Updated charts have been added to include the gorgeous tropical hues and ultra bright cocktail from Dyan Reaveley's Dylusions range and the newly completed range of Tim Holtz's Ranger Distress Oxide Sprays and Embossing Glazes.
As we collect colours of paints, inks and other essentials of our favourite art supplies, it can be pretty handy to know what colours are available as which products. Having dozens of charts is great sometimes but I find it much easier to see what is available at a glance, with little indicators for each media. I also love to see all the colours at once, so I can choose which ones I want to use for a project, which ones I've got in the studio and how many I have yet to collect.
The first two are ready-made colour charts are for the complete range of Tim Holtz Distress and Dylusions by Dyan Reaveley collections (all made by Ranger). Following these are a few blank ones for you to personalise and make your own charts! Use for paints, pens, pencils, inks, anything :) Its good to see the actual colour of each one, sometimes its alot different to what a computer can print.
Ready-made Charts for Dylusions and Tim Holtz
To any of these charts, click the jpeg image (it should open in a new tab or window) to see it bigger to download and print for your own personal use. Each one should fit at 100% on an A4 plus you can always choose the print option "fit to print" as well.
Dylusions by Dyan Reaveley range of treasures includes Acrylic Paints in 2oz wide opening jars and 1oz flip top bottles, Ink Sprays, Shimmer Sprays and Paint Pens.
Tim Holtz Distress range includes Ink Pads, Mini Ink Pads, Reinkers, Mini Archival Ink Pads, Archival Reinkers, Spray Stains, Paints, Watersoluble Crayons, Watercolour Markers, Oxide Sprays, Oxide Ink Pads, Oxide Reinkers and soon to arrive, Embossing Glazes - essential treasures to add colour and texture to our art.
While I am obsessed with all things Tim and Dyan, all of these charts could be used for any kind of art supplies... any brand, any designer, any type! Just have fun with organising, collecting, playing and messing about with colour :)
Make Your Own Colour Chart
Having a colour chart is useful for organising supplies but I find it most useful for creating samples of each colour, especially those that look different on the labels to their actual contents. Some pigments look so dark, but add a splash of water and they come to life! I love watching paints react like this :)

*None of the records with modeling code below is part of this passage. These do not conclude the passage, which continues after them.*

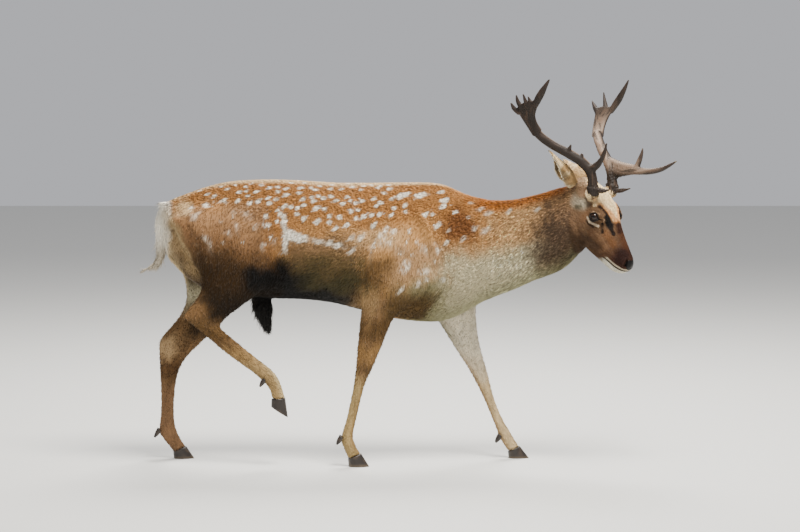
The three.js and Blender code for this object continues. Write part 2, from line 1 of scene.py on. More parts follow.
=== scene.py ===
"""The looks of a fallow deer buck, life size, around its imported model. Metres, +Z up.

One skin takes the place of all the flesh, and the coat is tufts of solid mesh that grow from it.
Eyes, lid rims, nose, antlers and hooves are pieces of their own.
"""
import copy
import math

import bmesh
import bpy
import numpy as np
from mathutils import Matrix, Vector
from mathutils.bvhtree import BVHTree
from mathutils.kdtree import KDTree


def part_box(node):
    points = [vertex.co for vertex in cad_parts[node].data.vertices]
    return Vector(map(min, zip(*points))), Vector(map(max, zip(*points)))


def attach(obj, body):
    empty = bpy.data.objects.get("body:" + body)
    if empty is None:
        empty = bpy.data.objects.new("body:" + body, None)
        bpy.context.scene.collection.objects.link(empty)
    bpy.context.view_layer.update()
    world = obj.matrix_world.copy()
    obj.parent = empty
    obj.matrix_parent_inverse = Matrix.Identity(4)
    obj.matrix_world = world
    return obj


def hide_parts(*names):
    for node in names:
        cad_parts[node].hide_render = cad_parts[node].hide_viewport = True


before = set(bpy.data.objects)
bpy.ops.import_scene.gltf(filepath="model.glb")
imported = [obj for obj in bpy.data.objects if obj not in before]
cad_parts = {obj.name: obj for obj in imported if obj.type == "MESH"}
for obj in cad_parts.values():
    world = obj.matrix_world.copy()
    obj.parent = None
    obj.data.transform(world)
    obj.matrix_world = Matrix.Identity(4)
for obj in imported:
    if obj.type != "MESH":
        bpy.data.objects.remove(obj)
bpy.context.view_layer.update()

MM = 0.001
RANDOM = np.random.default_rng(20)

# ---- Places ----

EYE_AT = (114, 50, -12)          # mm in the head's frame: along it, out from its middle, up
HEAD_PITCH = math.radians(54)    # the nose points this far below level
HEAD_ORIGIN_IN_PART = np.array([795, -70, 905]) * MM
EYE_RADIUS = 16 * MM


def middle(node):
    low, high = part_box(node)
    return np.array((low + high) / 2)


def unit(v):
    v = np.asarray(v, float)
    return v / np.maximum(np.linalg.norm(v, axis=-1, keepdims=True), 1e-12)


EYES = {"right": middle("eye_right"), "left": middle("eye_left")}
HEAD_OUT = unit(EYES["left"] - EYES["right"])
LEVEL_AHEAD = np.cross(HEAD_OUT, [0, 0, 1])
HEAD_ALONG = LEVEL_AHEAD * math.cos(HEAD_PITCH) - np.array([0, 0, math.sin(HEAD_PITCH)])
HEAD_UP = np.cross(HEAD_ALONG, HEAD_OUT)
HEAD_AXES = np.array([HEAD_ALONG, HEAD_OUT, HEAD_UP])
HEAD_ORIGIN = ((EYES["left"] + EYES["right"]) / 2
               - (HEAD_ALONG * EYE_AT[0] + HEAD_UP * EYE_AT[2]) * MM)
PART_SHIFT = HEAD_ORIGIN - HEAD_ORIGIN_IN_PART


def on_head(along, out, up):
    return HEAD_ORIGIN + (HEAD_ALONG * along + HEAD_OUT * out + HEAD_UP * up) * MM


def in_head(points):
    """Places in the head's own frame, in mm: along, out, up."""
    return (points - HEAD_ORIGIN) @ HEAD_AXES.T / MM


def in_part(points):
    """Places in the part's own frame, in mm."""
    return (points - PART_SHIFT) / MM


def ease(value, start, end):
    """0 before start and 1 past end, with a smooth turn between them. start may be the larger."""
    t = np.clip((value - start) / (end - start), 0, 1)
    return t * t * (3 - 2 * t)


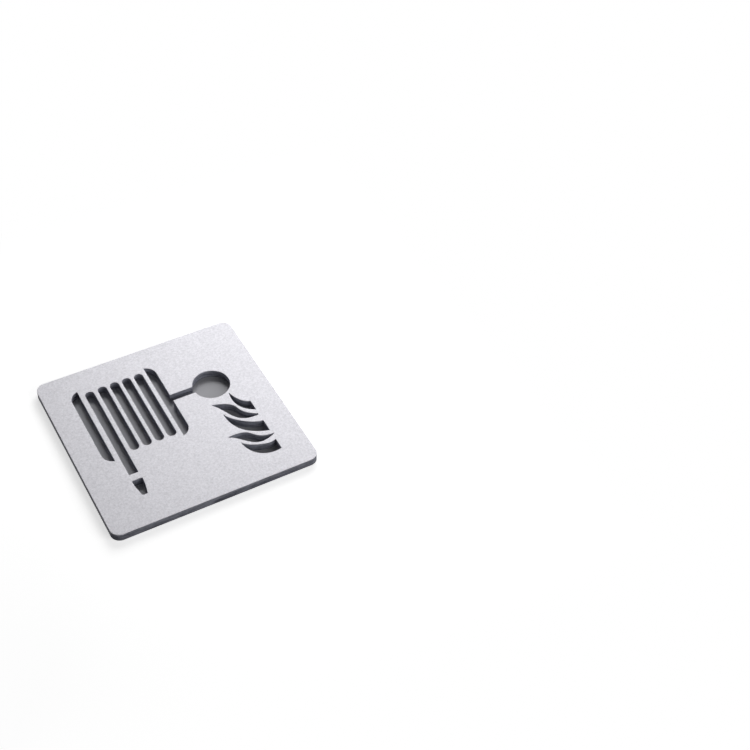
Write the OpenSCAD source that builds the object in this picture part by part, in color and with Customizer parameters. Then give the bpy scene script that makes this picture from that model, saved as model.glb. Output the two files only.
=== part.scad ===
// Fire hose reel sign: a square board with a reel, a hose and flames cut right through it.
// The board lies on its back, face up, with the top of the sign towards +Y.
// Origin at the centre of the back face. Millimetres.

/* [Board] */
// Side of the square board; the whole figure grows with it
side = 120; // [80:1:300]
// Thickness of the board
thickness = 5; // [2:0.5:12]
// Radius of the board's corners
corner_r = 5.5; // [1:0.5:15]

/* [Reel] */
// Number of hose turns between the free hose and the right flange
turns = 4; // [1:1:5]
// Width of a hose turn, and of the free hose
turn_w = 5.3; // [3:0.1:6]
// Length of a hose turn over its round ends
turn_len = 52.6; // [40:0.2:55]
// Board left between two turns
turn_rib = 2; // [1:0.1:2.5]
// Board left between the free hose and the first turn
hose_rib = 2.4; // [1:0.1:3]
// Board left between the left flange and the free hose
left_rib = 2.9; // [1:0.1:4]
// Board left between the last turn and the right flange
right_rib = 2.4; // [1:0.1:3]
// Width of each flange
flange_w = 5.3; // [3:0.1:7]
// Height of each flange
flange_len = 58; // [50:0.1:64]
// Radius of the flanges' outer corners, which is wider than the flange
flange_r = 7; // [6:0.5:12]

/* [Hose and nozzle] */
// Drop from the reel's centre to the square end of the free hose
hose_drop = 41.5; // [30:0.1:44]
// How much lower the free hose starts than the turns beside it
hose_step = 0.5; // [0:0.1:3]
// Board left between the hose and the nozzle
nozzle_gap = 4.5; // [2:0.1:6]
// Length of the nozzle
nozzle_len = 11.4; // [8:0.2:13]
// Width of the nozzle where it meets the hose
nozzle_w = 6; // [4:0.1:8]
// Width of the nozzle's mouth
nozzle_mouth = 2.8; // [1.5:0.1:3.5]

/* [Wheel] */
// Diameter of the round wheel
wheel_d = 21.6; // [14:0.2:22]
// Width of the axle between the right flange and the wheel
axle_w = 4.8; // [2:0.2:6]

/* [Hidden] */

// The figure's own places are for a board of this side, seen from its centre
design_side = 120;
figure_scale = side / design_side;
cut_past = 1;
arc_faces = 96;
curve_steps = 20;

reel_left = -45.3;
reel_y = 16.7;
turn_pitch = turn_w + turn_rib;
hose_x = reel_left + flange_w + left_rib + turn_w / 2;
first_turn_x = hose_x + turn_w + hose_rib;
last_turn_x = first_turn_x + (turns - 1) * turn_pitch;
right_flange_x = last_turn_x + turn_w / 2 + right_rib;
reel_w = right_flange_x + flange_w - reel_left;
hose_top = reel_y + turn_len / 2 - hose_step;
hose_end = reel_y - hose_drop;
nozzle_top = hose_end - nozzle_gap;

wheel_x = 29.7;
wheel_y = 16.4;
axle_y = 17;

// How far the nozzle's sides bulge, as the handles of their curve
nozzle_handles = [0.3, 0.67];
nozzle_swell = 0.6;

// The straight right edge that three of the flames end at
flame_edge = 44;

// Each flame is an upper and a lower curve, each with its two ends and the two handles between
flames = [
    [
        [[36, 5.6], [36.6, 1.6], [40, -5.3], [flame_edge, -5.3]],
        [[flame_edge, -12.9], [35.8, -8.8], [34, -2], [35.7, 5.6]]
    ],
    [
        [[23.2, 1.5], [41.7, -3.7], [29.5, -8.6], [43.6, -16]],
        [[43.5, -17], [28.6, -17.9], [30.4, -7.7], [23.2, 1.1]]
    ],
    [
        [[26.2, -8.3], [27.7, -13.3], [38, -22.2], [flame_edge, -22]],
        [[flame_edge, -30.4], [36.9, -28.2], [26, -24], [25.9, -8.3]]
    ],
    [
        [[21.3, -24.5], [38.6, -23.2], [30.2, -32.6], [45.2, -33.2]],
        [[45.2, -33.5], [30.7, -40.8], [29.8, -28.7], [21.3, -25]]
    ],
    [
        [[26.1, -31.5], [27.9, -35.4], [40, -40.5], [flame_edge, -37.5]],
        [[flame_edge, -45], [34.3, -47.2], [26.8, -41.3], [25.8, -31.5]]
    ]
];

function curve_point(p, t) =
    pow(1 - t, 3) * p[0] + 3 * pow(1 - t, 2) * t * p[1] + 3 * (1 - t) * t * t * p[2] + t * t * t * p[3];

function curve(p) = [for (i = [0 : curve_steps]) curve_point(p, i / curve_steps)];

// A rectangle centred on the origin, with round corners
module rounded_rectangle(w, h, r) {
    square([w - 2 * r, h], center = true);
    square([w, h - 2 * r], center = true);
    for (x = [-1, 1]) {
        for (y = [-1, 1]) {
            translate([x * (w / 2 - r), y * (h / 2 - r)]) circle(r = r, $fn = arc_faces);
        }
    }
}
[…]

How to use Blank Colour Charts ... Click on the picture to either download and/or print. Use the printout or trace onto another sheet of paper. Colour them in with your arty treasures, any kind and any brand. Why not make a new chart for each different sort you have, so you can easily keep track of your collection and see at a glance what each colour really looks like.
Another way to create charts is to stamp out your favourite character dozens of times and colour them in. Just remember to use an Archival Ink (or solvent based) and let it dry completely before using watersoluble media like Distress Inks and Dylusions Sprays.
To see how each medium reacts and dries on different surfaces, create the charts on different types of paper (plain, glossy, watercolour, mixed media). Creating swatches on fabrics like cotton, burlap and denim is a great resource too.
Need a reminder of customised colours? On the jigsaw patterned chart, you could add the colour you've mixed inbetween the colours you used to make it. For example, red with yellow and between them, their combined colour (orange). Don't forget to jot down what colours you used to create your new fave! It can be useful as a reminder if you've made something you want to use again.
Some artists create these huge charts of squares. It looks so beautiful when they're done and while it does take a fair amount of time (hours and hours and hours), it can be so worthwhile. Especially if you mix your own colours from scratch. Its like a times table chart - the colour in the square along the side mixed with the colour across the top makes the colour in the square where they meet.
How to do this ... Start with a grid of lots of squares (mark them out with a ruler or use graph paper or Dylusions Dyalog Grid Insert Books). Colour the top row and the left (or right) vertical column with your colours. In all the intersections from each of these rows, add a mixture of the two colours.
If you need help doing this or have questions of any arty kind, use the 'say hello' button to drop me a line or pick up the phone.
I hope this blog post inspires you try new colours, discover new colour combinations, mix colours, find new favourites and help you organise your art supplies!
Happy a Wonderfully Creative Colourful Arty Crafty Day!